--- start of Data for processing ---

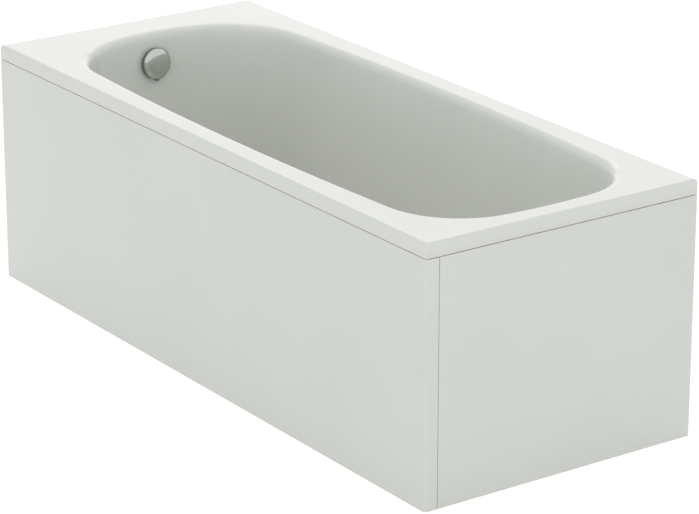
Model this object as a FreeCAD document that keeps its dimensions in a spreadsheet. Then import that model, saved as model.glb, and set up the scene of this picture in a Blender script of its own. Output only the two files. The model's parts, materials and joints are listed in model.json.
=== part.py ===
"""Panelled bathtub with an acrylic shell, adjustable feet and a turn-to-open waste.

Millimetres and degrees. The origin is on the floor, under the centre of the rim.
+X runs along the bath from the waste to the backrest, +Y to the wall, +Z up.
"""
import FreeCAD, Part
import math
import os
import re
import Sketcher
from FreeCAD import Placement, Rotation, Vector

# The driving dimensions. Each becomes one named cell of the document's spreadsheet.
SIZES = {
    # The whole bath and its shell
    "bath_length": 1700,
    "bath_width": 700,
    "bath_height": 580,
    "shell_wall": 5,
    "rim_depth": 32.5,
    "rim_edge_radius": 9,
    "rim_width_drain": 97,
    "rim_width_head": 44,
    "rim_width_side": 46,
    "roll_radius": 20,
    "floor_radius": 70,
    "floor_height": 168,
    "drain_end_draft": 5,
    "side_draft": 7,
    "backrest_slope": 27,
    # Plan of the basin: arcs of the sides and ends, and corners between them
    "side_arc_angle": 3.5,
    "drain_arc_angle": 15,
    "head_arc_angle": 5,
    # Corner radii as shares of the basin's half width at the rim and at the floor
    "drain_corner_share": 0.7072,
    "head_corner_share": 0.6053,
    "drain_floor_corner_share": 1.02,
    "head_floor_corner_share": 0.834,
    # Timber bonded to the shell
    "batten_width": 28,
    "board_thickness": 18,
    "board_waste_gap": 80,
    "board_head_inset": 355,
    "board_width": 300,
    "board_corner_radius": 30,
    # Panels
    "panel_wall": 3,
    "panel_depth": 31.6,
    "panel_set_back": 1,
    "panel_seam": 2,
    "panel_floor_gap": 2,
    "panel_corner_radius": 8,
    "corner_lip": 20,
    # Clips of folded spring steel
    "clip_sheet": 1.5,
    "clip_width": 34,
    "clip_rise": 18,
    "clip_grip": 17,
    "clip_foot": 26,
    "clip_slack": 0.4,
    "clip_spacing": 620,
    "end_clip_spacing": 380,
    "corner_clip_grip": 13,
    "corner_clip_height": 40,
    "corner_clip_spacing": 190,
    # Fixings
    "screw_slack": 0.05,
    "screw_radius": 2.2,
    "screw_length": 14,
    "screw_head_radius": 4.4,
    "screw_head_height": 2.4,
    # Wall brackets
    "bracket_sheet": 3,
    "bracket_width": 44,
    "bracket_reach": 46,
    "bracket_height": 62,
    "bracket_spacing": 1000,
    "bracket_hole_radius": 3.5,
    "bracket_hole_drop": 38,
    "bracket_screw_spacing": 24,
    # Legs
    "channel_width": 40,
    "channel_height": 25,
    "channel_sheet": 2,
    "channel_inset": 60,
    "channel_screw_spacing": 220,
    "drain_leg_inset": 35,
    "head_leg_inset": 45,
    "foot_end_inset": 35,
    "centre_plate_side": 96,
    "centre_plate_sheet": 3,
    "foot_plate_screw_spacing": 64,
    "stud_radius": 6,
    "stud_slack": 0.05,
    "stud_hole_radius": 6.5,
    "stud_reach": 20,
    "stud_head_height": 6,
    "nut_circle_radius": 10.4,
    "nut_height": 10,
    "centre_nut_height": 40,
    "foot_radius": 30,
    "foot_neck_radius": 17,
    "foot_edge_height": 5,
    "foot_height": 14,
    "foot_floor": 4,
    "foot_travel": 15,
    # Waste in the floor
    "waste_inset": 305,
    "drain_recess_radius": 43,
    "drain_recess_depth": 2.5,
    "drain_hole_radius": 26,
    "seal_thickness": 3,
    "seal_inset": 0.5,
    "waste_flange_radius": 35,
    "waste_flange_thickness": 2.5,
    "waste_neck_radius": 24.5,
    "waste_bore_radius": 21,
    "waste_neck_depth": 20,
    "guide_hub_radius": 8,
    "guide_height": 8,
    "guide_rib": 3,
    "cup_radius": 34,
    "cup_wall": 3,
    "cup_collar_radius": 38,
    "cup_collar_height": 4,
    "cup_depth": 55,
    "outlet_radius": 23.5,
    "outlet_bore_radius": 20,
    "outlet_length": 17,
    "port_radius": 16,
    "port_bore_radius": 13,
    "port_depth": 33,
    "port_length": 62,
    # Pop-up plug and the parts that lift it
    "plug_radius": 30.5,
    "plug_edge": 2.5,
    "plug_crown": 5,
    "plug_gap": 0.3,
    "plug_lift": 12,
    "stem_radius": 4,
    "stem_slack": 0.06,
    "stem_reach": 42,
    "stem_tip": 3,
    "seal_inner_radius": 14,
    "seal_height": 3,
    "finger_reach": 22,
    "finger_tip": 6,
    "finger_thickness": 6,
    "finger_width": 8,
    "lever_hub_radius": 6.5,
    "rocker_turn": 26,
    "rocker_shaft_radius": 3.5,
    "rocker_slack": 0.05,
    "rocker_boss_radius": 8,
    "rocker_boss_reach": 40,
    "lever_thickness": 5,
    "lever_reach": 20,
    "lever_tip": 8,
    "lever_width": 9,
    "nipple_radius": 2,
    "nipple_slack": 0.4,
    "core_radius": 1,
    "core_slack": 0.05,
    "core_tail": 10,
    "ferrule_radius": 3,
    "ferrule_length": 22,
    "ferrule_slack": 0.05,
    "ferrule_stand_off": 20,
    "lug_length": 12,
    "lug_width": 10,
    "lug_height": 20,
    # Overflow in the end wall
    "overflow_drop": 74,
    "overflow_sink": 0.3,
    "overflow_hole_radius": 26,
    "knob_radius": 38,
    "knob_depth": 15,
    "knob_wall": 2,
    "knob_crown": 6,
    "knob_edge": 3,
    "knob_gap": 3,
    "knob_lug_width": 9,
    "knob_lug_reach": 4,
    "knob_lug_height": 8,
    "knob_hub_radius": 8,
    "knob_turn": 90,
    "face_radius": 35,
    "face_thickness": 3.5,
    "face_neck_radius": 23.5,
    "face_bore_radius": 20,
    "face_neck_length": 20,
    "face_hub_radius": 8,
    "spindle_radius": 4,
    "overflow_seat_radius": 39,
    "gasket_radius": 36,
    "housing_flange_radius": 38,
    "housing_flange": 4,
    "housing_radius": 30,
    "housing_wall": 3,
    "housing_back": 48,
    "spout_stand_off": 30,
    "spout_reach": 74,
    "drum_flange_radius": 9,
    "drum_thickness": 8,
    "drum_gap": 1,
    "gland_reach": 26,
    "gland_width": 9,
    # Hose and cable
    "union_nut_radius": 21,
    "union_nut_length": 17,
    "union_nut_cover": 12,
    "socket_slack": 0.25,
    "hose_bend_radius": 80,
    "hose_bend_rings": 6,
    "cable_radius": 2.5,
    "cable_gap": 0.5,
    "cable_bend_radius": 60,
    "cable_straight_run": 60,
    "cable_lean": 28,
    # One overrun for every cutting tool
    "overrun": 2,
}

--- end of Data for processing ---
--- start of Data for processing ---

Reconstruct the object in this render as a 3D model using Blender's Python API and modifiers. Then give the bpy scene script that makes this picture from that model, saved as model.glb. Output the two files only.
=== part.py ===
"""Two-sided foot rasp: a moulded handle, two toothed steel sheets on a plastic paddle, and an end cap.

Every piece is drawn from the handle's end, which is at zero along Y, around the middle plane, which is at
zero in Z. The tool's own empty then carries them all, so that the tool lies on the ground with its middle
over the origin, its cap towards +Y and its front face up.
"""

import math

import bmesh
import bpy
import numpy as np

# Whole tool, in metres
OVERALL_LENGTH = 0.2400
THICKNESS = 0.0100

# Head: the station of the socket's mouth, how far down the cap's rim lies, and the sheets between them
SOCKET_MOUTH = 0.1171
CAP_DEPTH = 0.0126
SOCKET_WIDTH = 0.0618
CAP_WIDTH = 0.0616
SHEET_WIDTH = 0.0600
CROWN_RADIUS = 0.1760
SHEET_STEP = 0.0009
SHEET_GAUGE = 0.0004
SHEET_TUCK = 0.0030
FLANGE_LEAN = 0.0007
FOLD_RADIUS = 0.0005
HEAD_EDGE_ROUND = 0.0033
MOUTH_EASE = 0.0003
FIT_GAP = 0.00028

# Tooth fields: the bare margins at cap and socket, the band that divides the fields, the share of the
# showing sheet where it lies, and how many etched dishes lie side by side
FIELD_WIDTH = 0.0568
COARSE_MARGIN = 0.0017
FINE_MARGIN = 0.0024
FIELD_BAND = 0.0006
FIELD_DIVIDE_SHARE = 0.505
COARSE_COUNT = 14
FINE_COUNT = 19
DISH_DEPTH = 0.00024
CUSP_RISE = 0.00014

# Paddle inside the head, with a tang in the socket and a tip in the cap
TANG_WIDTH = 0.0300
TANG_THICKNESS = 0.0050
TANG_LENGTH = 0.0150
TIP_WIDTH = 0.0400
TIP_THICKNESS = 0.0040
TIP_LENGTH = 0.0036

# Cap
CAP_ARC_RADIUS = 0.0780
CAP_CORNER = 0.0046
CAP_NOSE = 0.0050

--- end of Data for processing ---

## Short problem
Print, from the entries above, the line with "Model this object", the line with "from FreeCAD import" and all lines between them, exactly and with nothing else.

## Solution to the exercise
Model this object as a FreeCAD document that keeps its dimensions in a spreadsheet. Then import that model, saved as model.glb, and set up the scene of this picture in a Blender script of its own. Output only the two files. The model's parts, materials and joints are listed in model.json.
=== part.py ===
"""Panelled bathtub with an acrylic shell, adjustable feet and a turn-to-open waste.

Millimetres and degrees. The origin is on the floor, under the centre of the rim.
+X runs along the bath from the waste to the backrest, +Y to the wall, +Z up.
"""
import FreeCAD, Part
import math
import os
import re
import Sketcher
from FreeCAD import Placement, Rotation, Vector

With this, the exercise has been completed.